Gibson is well-known in Portland for repeatedly holding rallies intended to provoke Portland anti-fascists into brawls. This year, he's concentrated much of his energy on opposing social-distancing orders in Washington state—which is where Baron Cohen trolled the troll.
Without spoiling too much, the moment occurs when Baron Cohen—doubly disguised as bumbling reporter Borat Sagdiyev and a character named "Country Steve"— goes undercover at a "reopen Washington" rally against COVID-19 lockdowns outside the state capitol in Olympia.
"We gotta get up and fight for this beautiful country, the United States of America," Gibson says as Borat wanders through the crowd in a disguise. "I don't see very many masks out there. That makes you, that makes you instant criminals right now. They want to throw you in jail for what you're doing right here, right now. Do you understand that? They're relying that you guys continue to shut up and sit in your house like good little subjects. We will not comply."
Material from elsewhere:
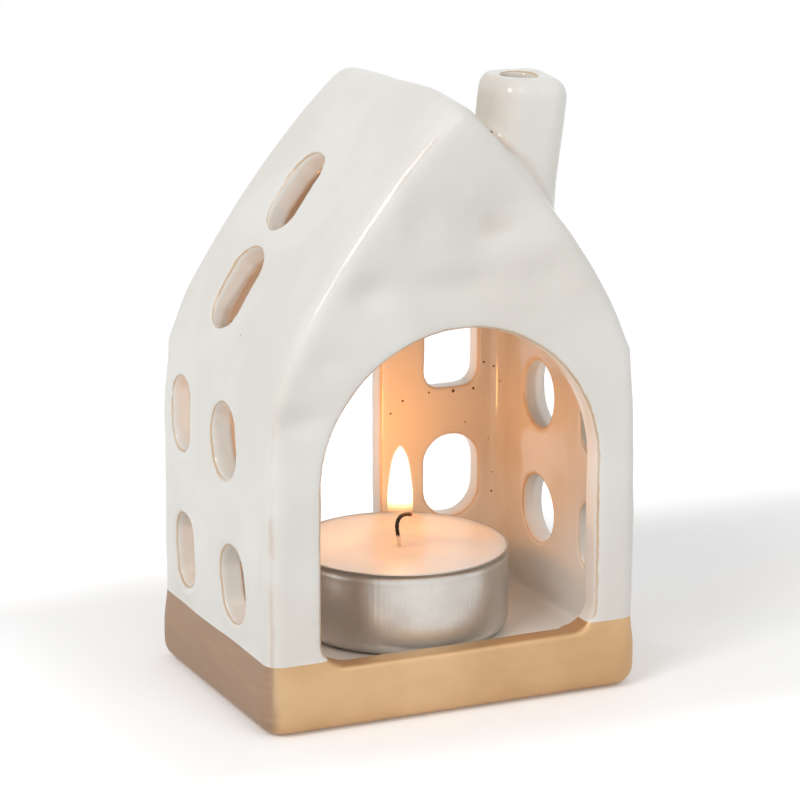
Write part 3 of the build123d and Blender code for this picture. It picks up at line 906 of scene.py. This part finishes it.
def make_floor():
    """A plain white floor that keeps the object's shadow."""
    mesh = bpy.data.meshes.new("floor")
    half = 3.0
    corners = [(-half, -half, 0), (half, -half, 0), (half, half, 0), (-half, half, 0)]
    mesh.from_pydata(corners, [], [(0, 1, 2, 3)])
    floor = new_object("floor", mesh, smooth=False)
    material, tree, shader = new_material("floor")
    seen = seen_directly(tree)
    x, y = split_place(tree)[:2]
    away = maths(tree, "SQRT", maths(tree, "ADD", product(tree, x, x), product(tree, y, y)))
    # Painted light: the floor's glow whitens it away from the house, behind it and in front; near the house
    # the glow is weaker, which leaves painted shade round it
    painted_floor_light = greatest(tree, ranged(tree, away, 0.12, 0.4), ranged(tree, y, 0.045, 0.09),
                          ranged(tree, y, -0.027, -0.06, 0.0, 0.8), ranged(tree, x, -0.037, -0.08, 0.0, 0.6))
    glow = ranged(tree, painted_floor_light, 0.0, 1.0, 0.13, 0.38)
    colour = mixed(tree, seen, (0.84, 0.84, 0.84, 1.0), (0.98, 0.98, 0.98, 1.0))
    tree.links.new(colour, shader.inputs["Base Color"])
    shader.inputs["Roughness"].default_value = 0.9
    shader.inputs["Specular IOR Level"].default_value = 0.0
    shader.inputs["Emission Color"].default_value = (1.0, 1.0, 1.0, 1.0)
    tree.links.new(maths(tree, "MULTIPLY", seen, glow), shader.inputs["Emission Strength"])
    floor.data.materials.append(material)


def make_world():
    """Even pale light, seen as white."""
    world = bpy.data.worlds.new("world")
    bpy.context.scene.world = world
    world.use_nodes = True
    tree = world.node_tree
    background = tree.nodes["Background"]
    background.inputs["Color"].default_value = (1.0, 1.0, 1.0, 1.0)
    strength = ranged(tree, seen_directly(tree), 0.0, 1.0, 0.56, 1.0)
    tree.links.new(strength, background.inputs["Strength"])


def make_softbox(name, place, aim, size, power):
    """A plain area light."""
    lamp = bpy.data.lights.new(name, "AREA")
    lamp.shape = "RECTANGLE"
    lamp.size, lamp.size_y = size
    lamp.energy = power
    holder = bpy.data.objects.new(name, lamp)
    bpy.context.scene.collection.objects.link(holder)
    holder.location = place
    holder.rotation_euler = (Vector(aim) - Vector(place)).to_track_quat("-Z", "Y").to_euler()


scene = bpy.context.scene
scene.view_settings.view_transform = "Standard"

make_camera()
make_world()
make_floor()
make_softbox("key", (-0.64, -0.38, 0.717), (0, 0, 0.05), (0.35, 0.35), 2.76)
make_softbox("strip", (-0.7, -0.35, 0.67), (0, 0, 0.05), (0.1, 0.45), 0.3)
make_softbox("fill", (0.1, -0.7, 0.75), (0, 0, 0.05), (0.6, 0.6), 1.3)
make_specks(make_ceramic())
make_cup()
make_wax_body()
make_wick_cord()
make_flame_shell("flame_core", 2.2 * MM, 5.0, 0.45, 1.0, 0.0)
make_flame_shell("flame_glow", 2.5 * MM, 1.2, 0.6, 0.3, 0.4 * MM)
make_candle_light()
nodes["wick_tab"].data.materials.clear()
nodes["wick_tab"].data.materials.append(make_tin())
"Will not comply!" shouts a man in the crowd.
"Now you're talking," Gibson replies. "We gotta get up and fight, guys. God bless each and every single one of you."
Then Baron Cohen, in the guise of "Country Steve," gets onstage, wearing overalls, a fake nose and a string of onions around his neck (don't ask). He leads the rally in a singsong of an original composition with the chorus, "Dr. Fauci, what we gonna do? Inject him with the Wuhan flu."
The incident was noted by the media when it initially happened back in June. At the time, it was assumed Cohen was filming a segment for the new season of his Showtime show, Who Is America?.
If you're planning to watch the movie this weekend, watch for the moment—or rather, listen for it—around the one hour and eight minute mark.